18. ## Re: 1 out of 5 predictors is non-linear - can I proceed with OLS estimation?

Originally Posted by kiton
so I am building the argument on the paper by Williams, Grajales, and Kurkiewicz (2013)
I hear that's a good paper.

19. ## Re: 1 out of 5 predictors is non-linear - can I proceed with OLS estimation?

That is a pretty Q-Q plot. What did you do for the exogeneity and link test?

20. ## Re: 1 out of 5 predictors is non-linear - can I proceed with OLS estimation?

Originally Posted by noetsi
You do have some outliers in the upper tail. I would suggest a skew and kurtosis test. If you have extra time on your hand you can run one of the many test of influence such as Cooks d or DFBETA for the impact of outliers on your data.

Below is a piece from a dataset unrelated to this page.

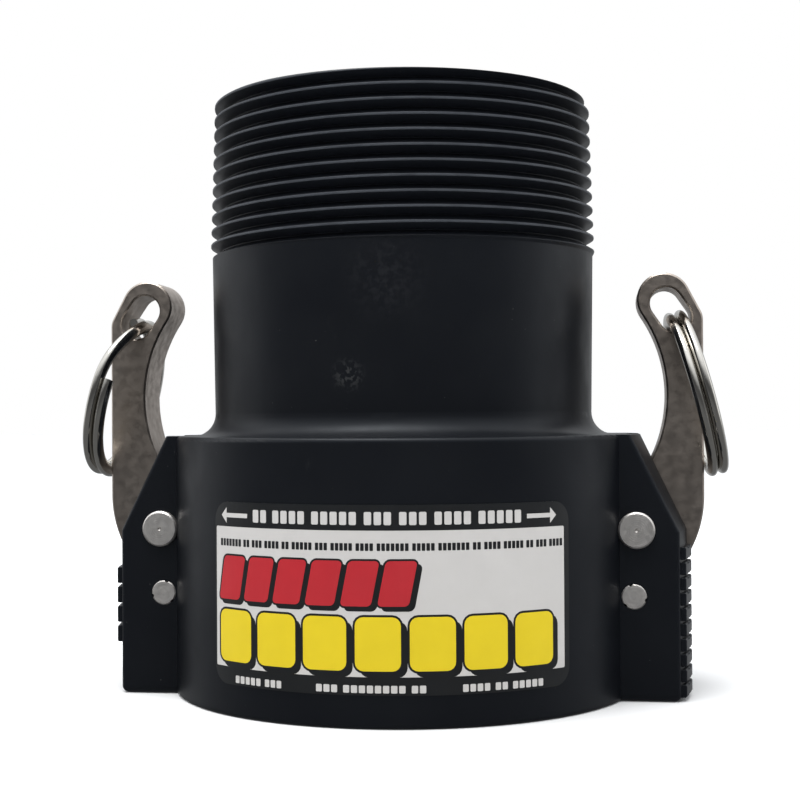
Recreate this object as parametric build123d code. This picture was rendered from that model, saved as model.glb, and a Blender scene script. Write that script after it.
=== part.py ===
"""Cam-and-groove hose coupling, 3 inch: female socket with two locking cam levers, male pipe thread on top.

Millimetres. Origin at the centre of the socket's mouth plane, +Z up the bore towards the thread.
The two ears lie along X; both press pins are pushed in from the -Y side, towards +Y.
The left side is the mirror image of the right.
"""
import os

from build123d import *
from math import acos, atan, atan2, cos, degrees, hypot, radians, sin, sqrt, tan

REACH = 1.0                # how far a cutter or a joined piece runs past the face it has to cross
TOUCH = 0.05               # distance within which two measures count as the same

# Socket and neck, one moulded body
SOCKET_R = 52.4            # outside of the socket
SOCKET_H = 57.8            # shoulder height above the mouth
BORE_R = 46.2              # takes a standard 91.44 mm adapter
MOUTH_CHAMFER = 1.2
NECK_R_LOW = 43.3          # the neck widens upward, as drawn from its mould
NECK_R_HIGH = 43.85
NECK_FILLET = 5.0
EDGE_R = 1.0               # rounding of the socket's two outer rims
WATERWAY_R = 37.0

# Male taper pipe thread, 8 threads per inch, right hand
PITCH = 3.175
TAPER = 1 / 32             # radius lost per mm of height: 1 in 16 on the diameter
TOP_Z = 133.55
THREAD_LENGTH = 34.25
CREST_R_TOP = 43.2
THREAD_DEPTH = 2.3
FLANK = radians(30)        # half of the 60 degree thread angle
ROOT_FLAT = 0.15
GROOVE_START_Z = 98.594    # centre of the groove at the back, where it runs out into the neck
TURNS_PER_CUT = 3
CUTS = 4
CUT_OVERLAP = 1.002
RUN_IN = 0.8               # bevel where the thread blank stands proud of the neck
RIM_CHAMFER = 0.3

# Face gasket in its groove
GASKET_Z = 47.0
GASKET_T = 6.35
GASKET_R_IN = 38.1
GASKET_R_OUT = 47.25
GROOVE_R = 47.45
GASKET_EDGE = 0.6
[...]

Which robust SE did you use? White's?

In comparing models I think the one most recomended is AIC.
That is correct, I do have a number of outliers. It was a weighted decision to retain them, since they are "the story tellers". I am planning on mentioning that in the limitations section. I did examine the Cook's distances as well. Depending on the threshold, their number varies D>1 - zero, D>4/N - apx 5%.

In case of SE, I am using u²/(1-h)² (Davidson and MacKinnon, 1993).

21. ## Re: 1 out of 5 predictors is non-linear - can I proceed with OLS estimation?

Originally Posted by hlsmith
That is a pretty Q-Q plot. What did you do for the exogeneity and link test?
Link test - just followed the guidelines suggested by STATA guide (-linktest- command)

For the exogeniety: (a) examined the correlation b/w predictors and residuals (must be zero), and (b) conducted a Hausman Chi-square test.

22. ## Re: 1 out of 5 predictors is non-linear - can I proceed with OLS estimation?

It was a weighted decision to retain them, since they are "the story tellers".
One of the most common comments on outliers is that you should always wonder why they exist. They can be your best learning experience about the data. And the common recomendations is that you should not remove non clerical outliers - although when they badly distort the regression line I personally always had problems with that advice.